Back to Vaughn. Because of his combination of youth and experience, because of his obvious strengths as a communicator and the results he has gotten on the field, it’s not hard to imagine some prominent school in a conference where baseball matters more than it does in the Big Ten would take a run at him — and soon.

And then he talks about Maryland. Not the limitations, with Bob “Turtle” Smith Stadium wedged modestly onto campus, its backless red seats faded to a dull pink under so much sunlight. Rather, he sees the possibilities — tickets for the weekend sold out five hours after they went on sale, an administration that decided not to punt on hosting but to embrace it.

“The more we do this in the next couple of years, the more it signals that, ‘Holy cow, this is not a steppingstone,’” Vaughn said. “As we dig our heels in and continue to work, there’s no reason this shouldn’t be the next Oregon State, the next Vanderbilt, the next Virginia. A few years back, those places weren’t what they are. But a coach stayed.”

He chose those schools for a reason, and they demonstrate the lofty thoughts that not only float through Vaughn’s mind but push him in his work. In 1995, Oregon State had been to three NCAA tournaments in its history and hired Pat Casey. When Casey retired after the 2018 season — which the Beavers concluded by winning their third national title — he had made 13 trips to the postseason and reached the College World Series six times. In 2003, Vanderbilt had been to three NCAA tournaments and hired Tim Corbin. Sixteen postseason appearances later, Corbin is still at it, trying to reach Omaha for the sixth time, where he would go for his third national title. In 2004, Virginia had reached only three NCAA tournaments as well and hired Brian O’Connor. This is the Cavaliers’ 16th appearance in the tourney under O’Connor, who won the championship in 2015.

A coach stayed. That could happen at … Maryland?

“It’s a joint effort,” Vaughn said. “It’s the administration deciding, ‘Hey, we can do this thing.’ Which they’re doing, man.”

The easy thing, Vaughn said, would have been for Maryland’s administrators to allow, say, Wake Forest to host this regional because the Demon Deacons have a combination of experience and facilities that Maryland doesn’t. Instead, Vaughn’s bosses maxed out, bringing in extra bleachers in left, hanging banners, turning Smith Stadium into the best version of itself.

“Everything that they put together, they did a great job of doing that really quickly,” said junior lefty Ryan Ramsey, who will get the ball against Long Island. “It’s going to be really exciting to see that kind of atmosphere this weekend.”

Those extra bells and whistles — yeah, they’re for show. But what it shows Vaughn is a commitment. It’s a step to creating something sustainable. The next is continuity.

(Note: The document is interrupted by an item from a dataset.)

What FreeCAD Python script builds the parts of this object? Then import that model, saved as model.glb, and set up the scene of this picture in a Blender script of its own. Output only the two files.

“Getting a coach who wants to build, who doesn’t chase the bright, shiny things,” Vaughn said. “That’s how we recruit here. We get kids who care about the right stuff. But it starts with me at the top. If I care about stuff that doesn’t matter or care about the wrong stuff, it sends a signal.”

The signal Vaughn wants to send: All of these milestones — a 24-2 record at home, the third-most home runs in the country, the Big Ten player of the year in senior outfielder Chris Alleyne — aren’t the end result of years of work. They’re the basis for a foundation that should hold up well into the future.

“Kind of the whole vibe from the team is we have a lot left to accomplish this year,” sophomore shortstop Matt Shaw said.

With the first regional in College Park afoot and the clear goal and expectation of winning it, that’s a reasonable assessment for a kid in the lineup. For the coach who fills out the lineup card, the vision has to be broader. Vaughn’s is.

“Being another brick in the wall is never a problem,” he said. “You can go to a program and jump somewhere bigger and be there a little bit and think something else is more pristine. But the reality is when you can look past all that, you see what you’re capable of doing where you are.”

What the Terrapins are capable of is a lot more than when Rob Vaughn arrived from the prairie a decade ago. The trick will be continuing to help him put more bricks in that wall so that 2022 isn’t an outlier that exists in a scrapbook but one of the seasons that established the Terps as a postseason participant year after year after year.